“Agromafie”, le mani della criminalità sul cibo. In testa la Calabria

«L’agroalimentare rappresenta un terreno privilegiato di investimento della malavita con un pericoloso impatto non solo sul tessuto economico ma anche sulla salute dei cittadini e sull’ambiente». E’ quanto certifica il quinto rapporto “Agromafie” elaborato da Eurispes, Coldiretti e Osservatorio sulla criminalità nell’agricoltura in Italia e sul sistema agroalimentare presentato a Roma e reso possibile anche grazie al contributo delle Forze dell’ordine, della Magistratura, delle Istituzioni e degli Enti che operano sul territorio a salvaguardia del comparto agroalimentare.

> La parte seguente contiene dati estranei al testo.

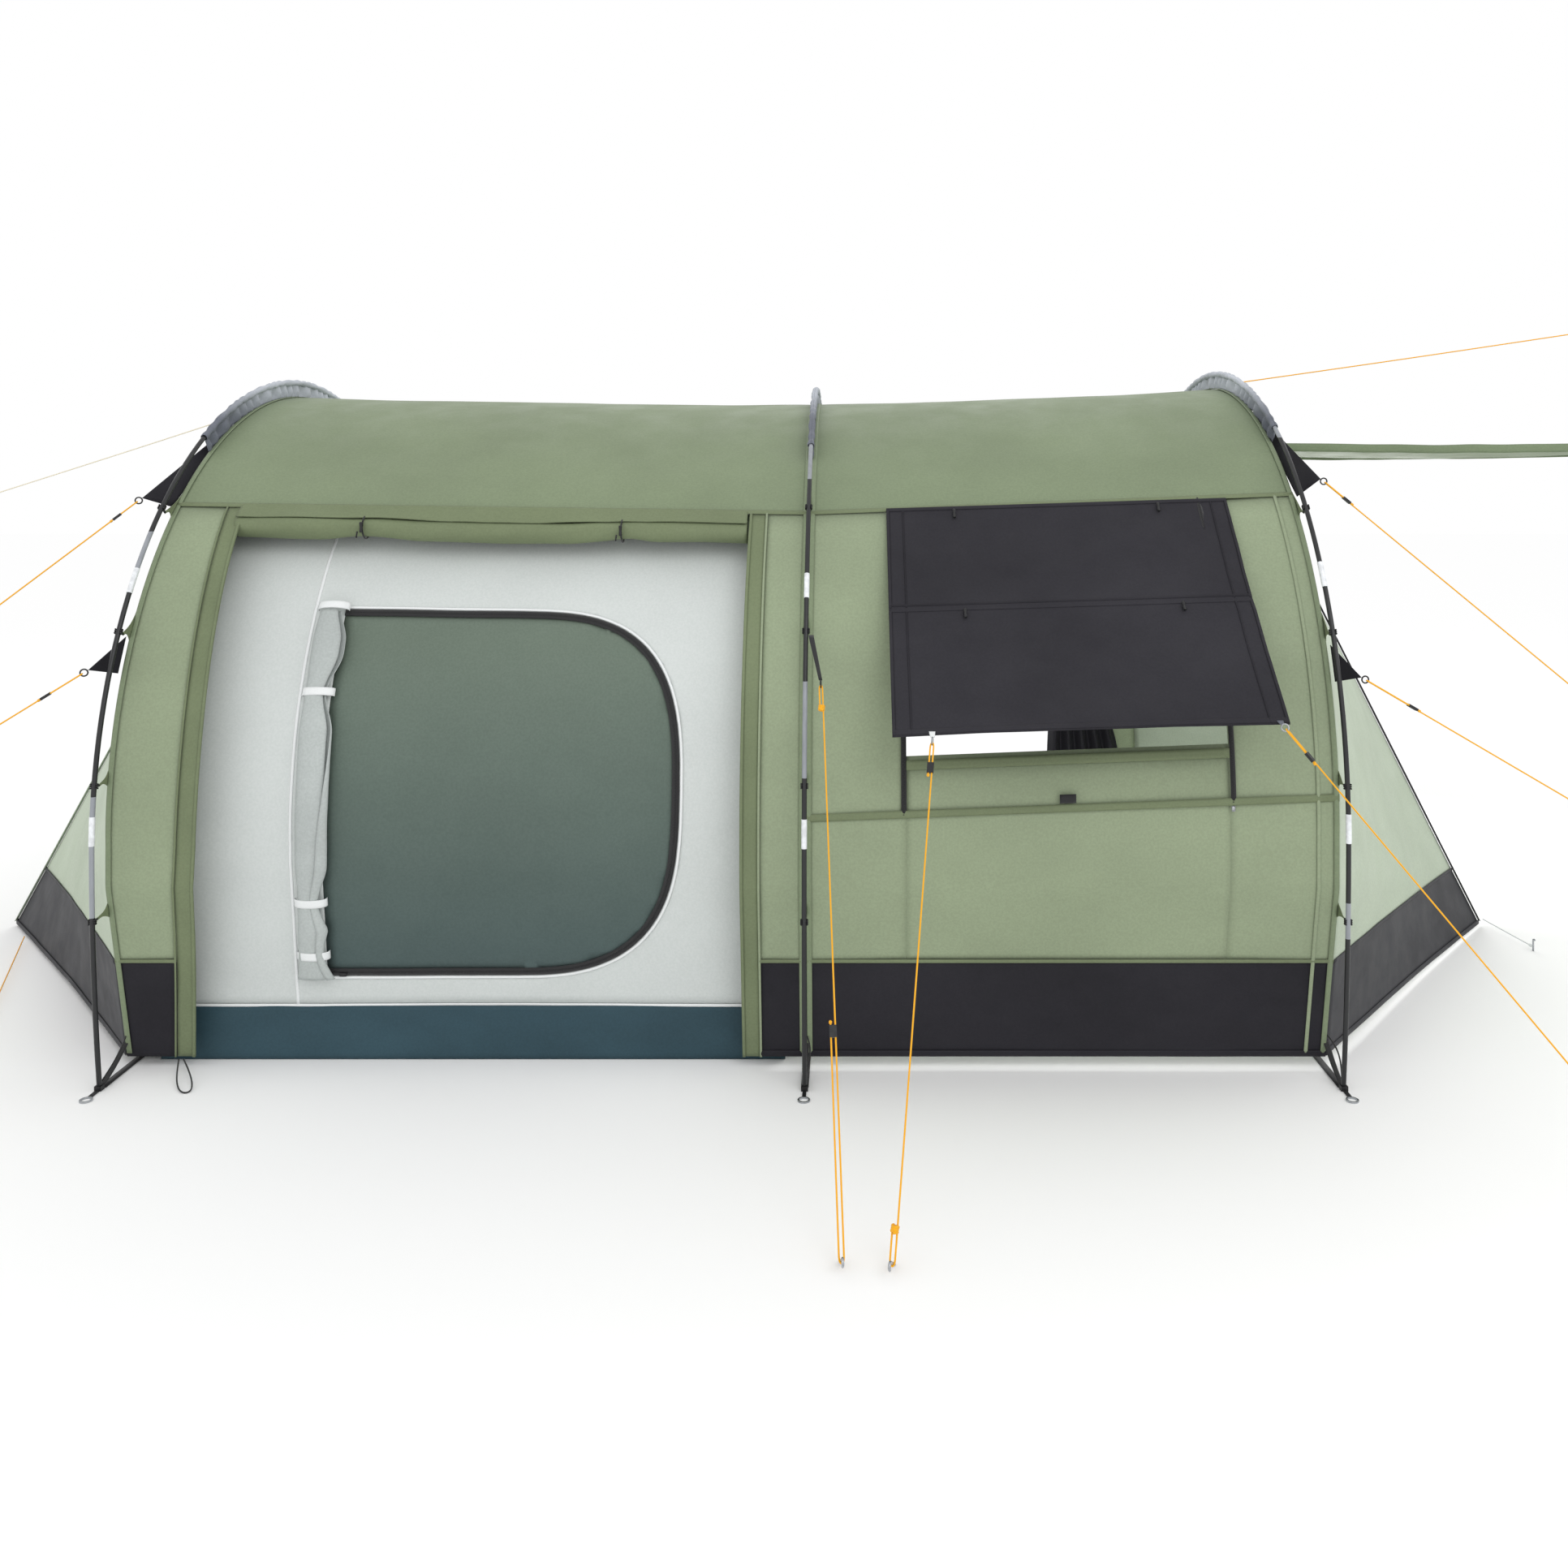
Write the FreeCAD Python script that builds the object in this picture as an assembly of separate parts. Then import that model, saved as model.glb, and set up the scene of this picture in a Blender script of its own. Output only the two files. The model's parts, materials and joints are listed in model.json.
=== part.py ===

«E’ giusto accendere il semaforo rosso e vigilare – commenta il presidente Coldiretti Calabria, Pietro Molinaro. Sul fronte della filiera agroalimentare le mafie condizionano il mercato stabilendo i prezzi dei raccolti, gestendo i trasporti e lo smistamento, il controllo di intere catene di supermercati, l’esportazione del nostro vero o falso Made in Italy, la creazione all’estero di centrali di produzione dell’Italian sounding. Nel 2016 – aggiunge il presidente Coldiretti Calabria – si è registrata un’impennata di fenomeni criminali che colpiscono e indeboliscono il settore agricolo nostrano dove quasi quotidianamente ci sono furti di trattori, falciatrici e altri mezzi agricoli, gasolio, rame, prodotti e animali».
Molinaro sottolinea poi che «nonostante il crescente ruolo giocato dalle agromafie nel Settentrione, è nel Mezzogiorno che esse esprimono una maggiore e nociva diffusione» soffermandosi sulla situazione in Calabria, dove «le province caratterizzate da un livello di criminalità organizzata del tipo dell’agromafia, vedono Reggio Calabria, prima nella graduatoria nazionale, oltre a Catanzaro, ottava, Cosenza sedicesima posizione, Crotone diciannovesima e Vibo Valentia trentunesima».
«Per l’alimentare – conclude il presidente Coldiretti – occorre vigilare sul sottocosto e sui cibi low cost dietro i quali spesso si nascondono ricette modificate, l’uso di ingredienti di minore qualità o metodi di produzione alternativi se non l’illegalità o lo sfruttamento».